**DATA SECTION**.
....................

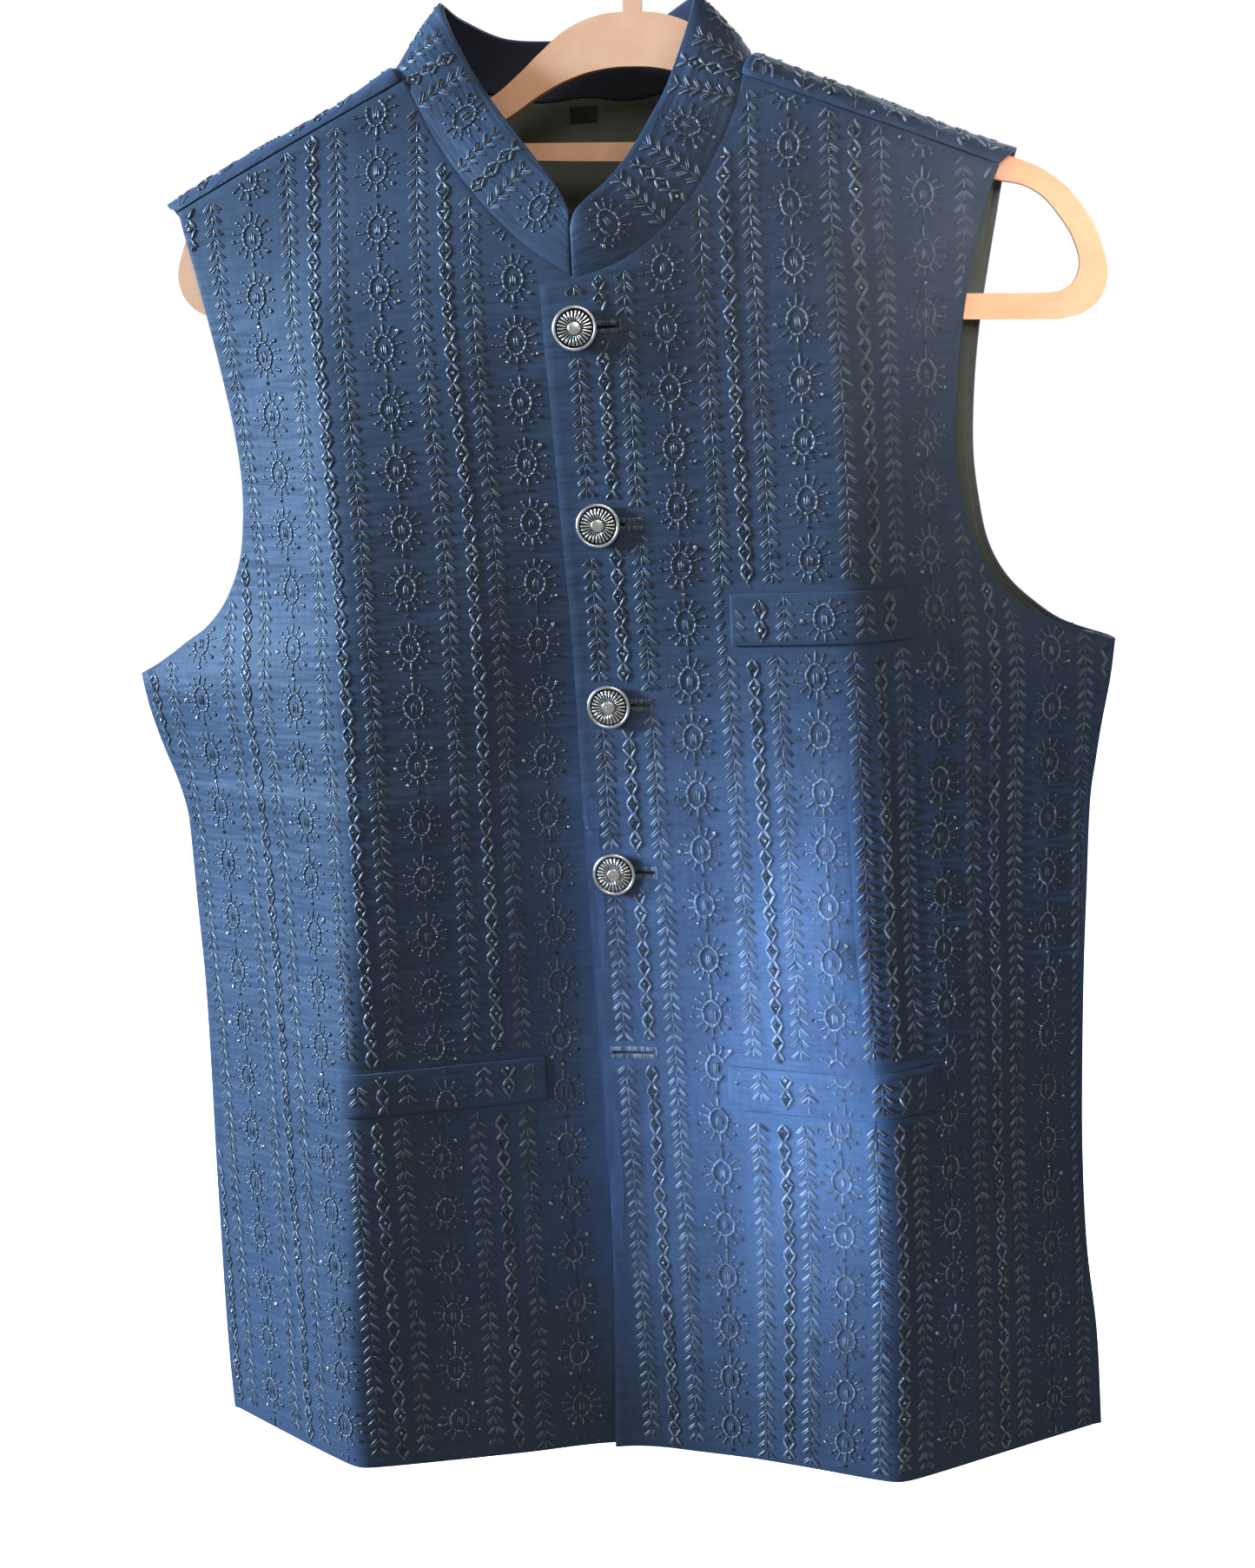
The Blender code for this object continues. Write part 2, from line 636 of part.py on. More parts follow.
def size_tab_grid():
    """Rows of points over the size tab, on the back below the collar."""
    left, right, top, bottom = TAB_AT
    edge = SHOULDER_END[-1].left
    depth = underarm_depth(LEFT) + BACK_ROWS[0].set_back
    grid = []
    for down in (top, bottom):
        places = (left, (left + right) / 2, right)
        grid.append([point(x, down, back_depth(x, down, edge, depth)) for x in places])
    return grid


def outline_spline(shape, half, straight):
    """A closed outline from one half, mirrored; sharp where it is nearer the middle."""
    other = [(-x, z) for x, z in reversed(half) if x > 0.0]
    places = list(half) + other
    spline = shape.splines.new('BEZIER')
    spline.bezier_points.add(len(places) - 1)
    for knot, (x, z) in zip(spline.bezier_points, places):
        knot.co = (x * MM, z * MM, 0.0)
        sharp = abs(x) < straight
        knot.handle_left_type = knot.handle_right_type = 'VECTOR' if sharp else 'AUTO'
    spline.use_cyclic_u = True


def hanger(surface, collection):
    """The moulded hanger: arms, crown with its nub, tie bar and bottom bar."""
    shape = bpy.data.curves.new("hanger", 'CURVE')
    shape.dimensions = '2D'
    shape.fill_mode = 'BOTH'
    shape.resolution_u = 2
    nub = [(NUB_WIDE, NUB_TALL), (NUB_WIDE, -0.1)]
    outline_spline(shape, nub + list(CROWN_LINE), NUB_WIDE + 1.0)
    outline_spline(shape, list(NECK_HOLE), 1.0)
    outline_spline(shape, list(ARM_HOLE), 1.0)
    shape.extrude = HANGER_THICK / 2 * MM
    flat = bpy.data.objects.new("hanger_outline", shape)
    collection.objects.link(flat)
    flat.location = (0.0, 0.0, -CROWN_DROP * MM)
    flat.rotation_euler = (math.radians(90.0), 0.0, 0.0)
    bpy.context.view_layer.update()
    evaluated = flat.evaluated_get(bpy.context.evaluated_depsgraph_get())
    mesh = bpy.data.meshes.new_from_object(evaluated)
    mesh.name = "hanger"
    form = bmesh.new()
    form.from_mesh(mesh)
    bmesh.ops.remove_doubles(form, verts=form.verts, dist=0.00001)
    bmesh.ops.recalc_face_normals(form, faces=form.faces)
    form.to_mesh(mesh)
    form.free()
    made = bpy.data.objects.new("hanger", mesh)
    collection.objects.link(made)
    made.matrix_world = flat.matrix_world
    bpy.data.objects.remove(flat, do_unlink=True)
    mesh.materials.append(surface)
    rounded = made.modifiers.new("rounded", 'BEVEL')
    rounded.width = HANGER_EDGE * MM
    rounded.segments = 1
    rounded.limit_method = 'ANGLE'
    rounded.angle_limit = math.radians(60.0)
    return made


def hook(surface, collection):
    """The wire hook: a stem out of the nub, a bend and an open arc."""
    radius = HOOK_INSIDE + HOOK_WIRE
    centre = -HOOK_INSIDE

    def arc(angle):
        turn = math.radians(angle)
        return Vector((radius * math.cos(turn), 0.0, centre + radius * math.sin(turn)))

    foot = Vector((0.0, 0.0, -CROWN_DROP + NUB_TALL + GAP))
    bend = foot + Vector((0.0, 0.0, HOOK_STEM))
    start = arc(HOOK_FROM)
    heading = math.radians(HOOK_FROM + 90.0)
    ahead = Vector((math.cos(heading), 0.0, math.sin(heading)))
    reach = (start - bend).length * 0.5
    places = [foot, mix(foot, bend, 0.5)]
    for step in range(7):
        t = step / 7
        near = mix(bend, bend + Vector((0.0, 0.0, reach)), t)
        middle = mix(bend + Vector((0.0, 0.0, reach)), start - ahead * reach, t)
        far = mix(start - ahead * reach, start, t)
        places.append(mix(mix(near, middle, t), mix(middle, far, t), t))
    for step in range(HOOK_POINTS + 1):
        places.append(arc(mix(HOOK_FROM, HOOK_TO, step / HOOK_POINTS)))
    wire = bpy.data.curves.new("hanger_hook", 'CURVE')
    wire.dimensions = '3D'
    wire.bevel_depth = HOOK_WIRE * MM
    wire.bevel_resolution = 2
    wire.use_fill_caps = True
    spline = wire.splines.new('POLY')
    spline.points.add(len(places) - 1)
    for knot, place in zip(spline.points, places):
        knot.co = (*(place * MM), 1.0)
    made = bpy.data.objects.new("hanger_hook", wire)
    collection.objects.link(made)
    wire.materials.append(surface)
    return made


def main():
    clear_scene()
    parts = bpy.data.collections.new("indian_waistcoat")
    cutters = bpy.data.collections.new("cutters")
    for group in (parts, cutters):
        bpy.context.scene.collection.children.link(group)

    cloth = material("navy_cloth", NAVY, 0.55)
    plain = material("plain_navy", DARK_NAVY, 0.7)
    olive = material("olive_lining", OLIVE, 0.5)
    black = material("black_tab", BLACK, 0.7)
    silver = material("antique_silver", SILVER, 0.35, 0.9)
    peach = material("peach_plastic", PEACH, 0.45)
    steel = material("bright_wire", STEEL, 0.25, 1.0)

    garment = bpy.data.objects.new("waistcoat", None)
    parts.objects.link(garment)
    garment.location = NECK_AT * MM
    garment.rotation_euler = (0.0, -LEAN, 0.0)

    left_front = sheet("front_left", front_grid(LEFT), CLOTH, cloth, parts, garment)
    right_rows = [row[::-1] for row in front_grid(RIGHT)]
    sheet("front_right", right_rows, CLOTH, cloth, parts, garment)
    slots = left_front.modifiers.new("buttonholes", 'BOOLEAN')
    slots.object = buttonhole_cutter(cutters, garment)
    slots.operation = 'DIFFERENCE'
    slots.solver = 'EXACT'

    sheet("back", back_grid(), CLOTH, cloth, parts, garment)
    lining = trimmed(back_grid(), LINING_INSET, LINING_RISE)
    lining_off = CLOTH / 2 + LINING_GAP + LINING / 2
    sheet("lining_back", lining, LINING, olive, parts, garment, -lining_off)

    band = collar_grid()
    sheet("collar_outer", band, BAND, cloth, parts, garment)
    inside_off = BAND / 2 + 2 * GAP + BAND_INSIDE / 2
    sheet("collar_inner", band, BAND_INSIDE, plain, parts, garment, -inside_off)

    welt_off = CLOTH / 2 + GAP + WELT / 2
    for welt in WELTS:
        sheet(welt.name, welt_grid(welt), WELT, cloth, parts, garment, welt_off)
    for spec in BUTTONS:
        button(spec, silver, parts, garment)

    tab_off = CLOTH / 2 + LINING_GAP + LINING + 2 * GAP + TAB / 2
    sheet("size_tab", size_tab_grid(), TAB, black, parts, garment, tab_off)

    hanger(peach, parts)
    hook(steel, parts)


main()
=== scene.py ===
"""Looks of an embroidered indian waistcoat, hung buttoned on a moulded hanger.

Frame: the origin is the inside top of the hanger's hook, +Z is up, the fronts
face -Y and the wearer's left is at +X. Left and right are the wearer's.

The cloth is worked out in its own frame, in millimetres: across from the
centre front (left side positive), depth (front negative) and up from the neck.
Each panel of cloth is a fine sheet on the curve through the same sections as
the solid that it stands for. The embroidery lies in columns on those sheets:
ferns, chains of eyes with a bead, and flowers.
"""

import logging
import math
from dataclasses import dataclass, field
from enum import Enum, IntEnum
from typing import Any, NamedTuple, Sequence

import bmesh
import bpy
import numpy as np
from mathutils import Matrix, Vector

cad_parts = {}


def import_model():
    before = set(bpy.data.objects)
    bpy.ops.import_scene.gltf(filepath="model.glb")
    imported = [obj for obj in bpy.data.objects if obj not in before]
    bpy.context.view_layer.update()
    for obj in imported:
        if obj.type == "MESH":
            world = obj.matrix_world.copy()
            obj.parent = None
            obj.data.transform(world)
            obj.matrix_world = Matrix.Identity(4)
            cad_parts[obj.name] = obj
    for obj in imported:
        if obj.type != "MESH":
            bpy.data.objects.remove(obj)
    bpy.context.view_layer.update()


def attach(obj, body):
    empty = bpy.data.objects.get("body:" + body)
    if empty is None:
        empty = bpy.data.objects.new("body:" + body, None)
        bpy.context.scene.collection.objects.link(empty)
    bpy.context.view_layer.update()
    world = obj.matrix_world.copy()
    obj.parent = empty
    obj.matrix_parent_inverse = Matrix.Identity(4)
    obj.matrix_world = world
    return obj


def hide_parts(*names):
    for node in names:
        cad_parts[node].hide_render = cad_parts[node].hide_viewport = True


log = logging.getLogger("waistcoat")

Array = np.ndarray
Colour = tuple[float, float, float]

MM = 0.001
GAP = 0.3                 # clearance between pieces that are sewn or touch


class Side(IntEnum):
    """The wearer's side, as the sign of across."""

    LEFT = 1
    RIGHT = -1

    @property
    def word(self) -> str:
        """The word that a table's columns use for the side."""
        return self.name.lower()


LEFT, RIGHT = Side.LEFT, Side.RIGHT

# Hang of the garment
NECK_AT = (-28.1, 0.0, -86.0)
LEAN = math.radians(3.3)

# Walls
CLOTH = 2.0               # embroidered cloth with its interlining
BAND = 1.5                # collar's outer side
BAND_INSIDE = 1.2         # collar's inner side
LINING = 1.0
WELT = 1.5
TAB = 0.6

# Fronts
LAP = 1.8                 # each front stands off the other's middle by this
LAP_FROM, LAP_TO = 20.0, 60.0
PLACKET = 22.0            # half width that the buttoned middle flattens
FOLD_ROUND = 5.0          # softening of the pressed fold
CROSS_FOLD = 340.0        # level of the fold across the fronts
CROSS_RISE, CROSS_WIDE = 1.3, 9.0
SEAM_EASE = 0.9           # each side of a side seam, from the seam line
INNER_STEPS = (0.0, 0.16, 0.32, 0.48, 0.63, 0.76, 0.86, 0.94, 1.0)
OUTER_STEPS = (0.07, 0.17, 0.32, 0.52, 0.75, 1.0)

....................

**WHAT YOU ARE ASKED TO DO**. Using the data above, extract exactly the lines from the one that holds "welt_off = CLOTH / 2 + GAP + WELT / 2" to the one that holds "for node in", both ends included, and no others.

**IN RESPONSE**.
    welt_off = CLOTH / 2 + GAP + WELT / 2
    for welt in WELTS:
        sheet(welt.name, welt_grid(welt), WELT, cloth, parts, garment, welt_off)
    for spec in BUTTONS:
        button(spec, silver, parts, garment)

    tab_off = CLOTH / 2 + LINING_GAP + LINING + 2 * GAP + TAB / 2
    sheet("size_tab", size_tab_grid(), TAB, black, parts, garment, tab_off)

    hanger(peach, parts)
    hook(steel, parts)


main()
=== scene.py ===
"""Looks of an embroidered indian waistcoat, hung buttoned on a moulded hanger.

Frame: the origin is the inside top of the hanger's hook, +Z is up, the fronts
face -Y and the wearer's left is at +X. Left and right are the wearer's.

The cloth is worked out in its own frame, in millimetres: across from the
centre front (left side positive), depth (front negative) and up from the neck.
Each panel of cloth is a fine sheet on the curve through the same sections as
the solid that it stands for. The embroidery lies in columns on those sheets:
ferns, chains of eyes with a bead, and flowers.
"""

import logging
import math
from dataclasses import dataclass, field
from enum import Enum, IntEnum
from typing import Any, NamedTuple, Sequence

import bmesh
import bpy
import numpy as np
from mathutils import Matrix, Vector

cad_parts = {}


def import_model():
    before = set(bpy.data.objects)
    bpy.ops.import_scene.gltf(filepath="model.glb")
    imported = [obj for obj in bpy.data.objects if obj not in before]
    bpy.context.view_layer.update()
    for obj in imported:
        if obj.type == "MESH":
            world = obj.matrix_world.copy()
            obj.parent = None
            obj.data.transform(world)
            obj.matrix_world = Matrix.Identity(4)
            cad_parts[obj.name] = obj
    for obj in imported:
        if obj.type != "MESH":
            bpy.data.objects.remove(obj)
    bpy.context.view_layer.update()


def attach(obj, body):
    empty = bpy.data.objects.get("body:" + body)
    if empty is None:
        empty = bpy.data.objects.new("body:" + body, None)
        bpy.context.scene.collection.objects.link(empty)
    bpy.context.view_layer.update()
    world = obj.matrix_world.copy()
    obj.parent = empty
    obj.matrix_parent_inverse = Matrix.Identity(4)
    obj.matrix_world = world
    return obj


def hide_parts(*names):
    for node in names:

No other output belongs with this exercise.